But conscription has its other side.
The obligation to die must carry with it the right
to live. If every citizen owes it to society that
he must fight for it in case of need, then society
owes to every citizen the opportunity of a livelihood.
“Unemployment,” in the case of the willing
and able becomes henceforth a social crime. Every
democratic Government must henceforth take as the
starting point of its industrial policy, that there
shall be no such thing as able bodied men and women
“out of work,” looking for occupation and
unable to find it. Work must either be found
or must be provided by the State itself.
Yet it is clear that a policy of state
work and state pay for all who are otherwise unable
to find occupation involves appalling difficulties.

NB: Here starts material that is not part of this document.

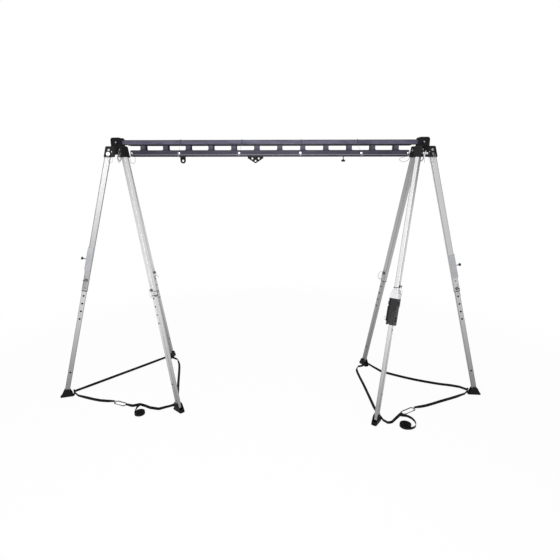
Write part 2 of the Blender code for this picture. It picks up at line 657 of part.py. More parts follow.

The opportunity will loom large for the prodigal waste
of money, for the undertaking of public works of no
real utility and for the subsidizing of an army of
loafers. But the difficulties, great though they
are, are not insuperable. The payment for state
labor of this kind can be kept low enough to make
it the last resort rather than the ultimate ambition
of the worker. Nor need the work be useless.
In new countries, especially such as Canada and the
United States and Australia, the development of latent
natural assets could absorb the labor of generations.
There are still unredeemed empires in the west.
Clearly enough a certain modicum of public honesty
and integrity is essential for such a task; more,
undoubtedly, than we have hitherto been able to enlist
in the service of the commonwealth. But without
it we perish. Social betterment must depend at
every stage on the force of public spirit and public
morality that inspires it.
So much for the case of those who
are able and willing to work. There remain still
the uncounted thousands who by accident or illness,
age or infirmity, are unable to maintain themselves.
For these people, under the older dispensation, there
was nothing but the poorhouse, the jail or starvation
by the roadside. The narrow individualism of the
nineteenth century refused to recognize the social
duty of supporting somebody else’s grandmother.
Such charity began, and ended, at home. But even
with the passing of the nineteenth century an awakened
sense of the collective responsibility of society
towards its weaker members began to impress itself
upon public policy. Old age pension laws and national
insurance against illness and accident were already
being built into the legislative codes of the democratic
countries. The experience of the war has enormously
increased this sense of social solidarity. It
is clear now that our fortunes are not in our individual
keeping. We stand or fall as a nation. And
the nation which neglects the aged and infirm, or
which leaves a family to be shipwrecked as the result
of a single accident to a breadwinner, cannot survive
as against a nation in which the welfare of each is
regarded as contributory to the safety of all.
Even the purest selfishness would dictate a policy
of social insurance.
There is no need to discuss the particular
way in which this policy can best be carried out.
It will vary with the circumstances of each community.
The action of the municipality, or of the state or
province, or of the central government itself may
be called into play. But in one form or another,
the economic loss involved in illness and infirmity
must be shifted from the shoulders of the individual
to those of society at large. There was but little
realization of this obligation in the nineteenth century.
Only in the sensational moments of famine, flood or
pestilence was a general social effort called forth.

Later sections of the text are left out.